Some of these countries are:
- Saudi Arabia.
Challenges And Future Outlook.
The diverse global approaches to cryptocurrency legality have given rise to significant challenges.
The absence of uniform regulations across jurisdictions poses complexities for businesses and users operating in the international cryptocurrency landscape.
Navigating these varying regulatory environments requires a nuanced understanding of local laws and compliance requirements.
The ongoing tension between innovation and regulation underscores the need for a balanced approach.
Strangling innovation through overly restrictive regulations could stifle technological progress and hinder the potential benefits of cryptocurrencies.
Conversely, lax regulations could expose users to significant risks, including financial fraud and systemic instability.

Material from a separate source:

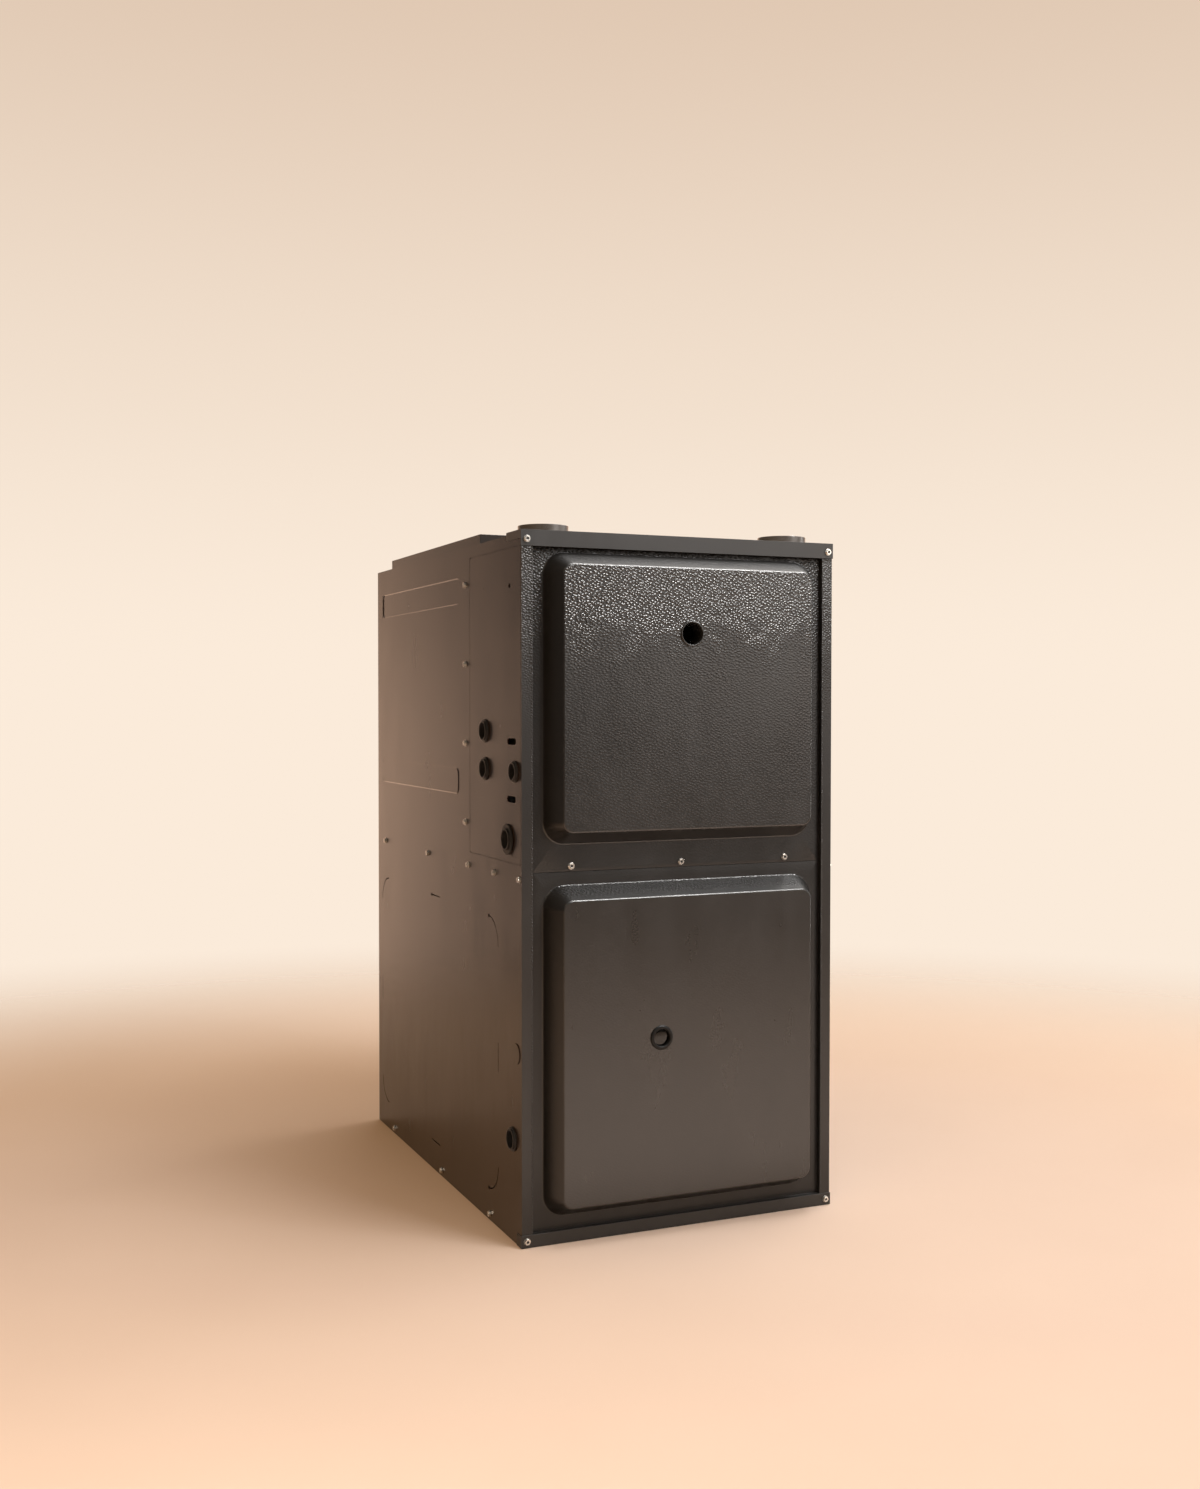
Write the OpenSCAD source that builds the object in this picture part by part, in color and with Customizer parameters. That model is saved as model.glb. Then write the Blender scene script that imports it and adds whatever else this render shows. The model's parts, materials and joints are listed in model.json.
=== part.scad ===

Finding the right equilibrium remains a continuous endeavor.
The potential for global cooperation in shaping cryptocurrency regulations presents a promising yet intricate pathway.
Given the borderless nature of cryptocurrencies, collaborative efforts between countries could lead to more coherent regulatory frameworks.
International organizations, such as the Financial Action Task Force (FATF), play a crucial role in facilitating discussions and establishing global standards for cryptocurrency regulation.
The legal status of cryptocurrencies is a complex and multifaceted issue that varies significantly from one jurisdiction to another.
While some countries have embraced cryptocurrencies and developed comprehensive regulatory frameworks, others remain cautious or even hostile towards them.
As the cryptocurrency space continues to evolve, it is essential for individuals and businesses to stay informed about the legal landscape in their respective regions and adapt their activities accordingly.
The ongoing discussions and developments in cryptocurrency regulation highlight the need for continued vigilance and engagement within the crypto community and among policymakers.
Whether cryptocurrencies will ultimately be fully embraced, regulated, or restricted is a question that will continue to shape the future of this revolutionary digital asset class.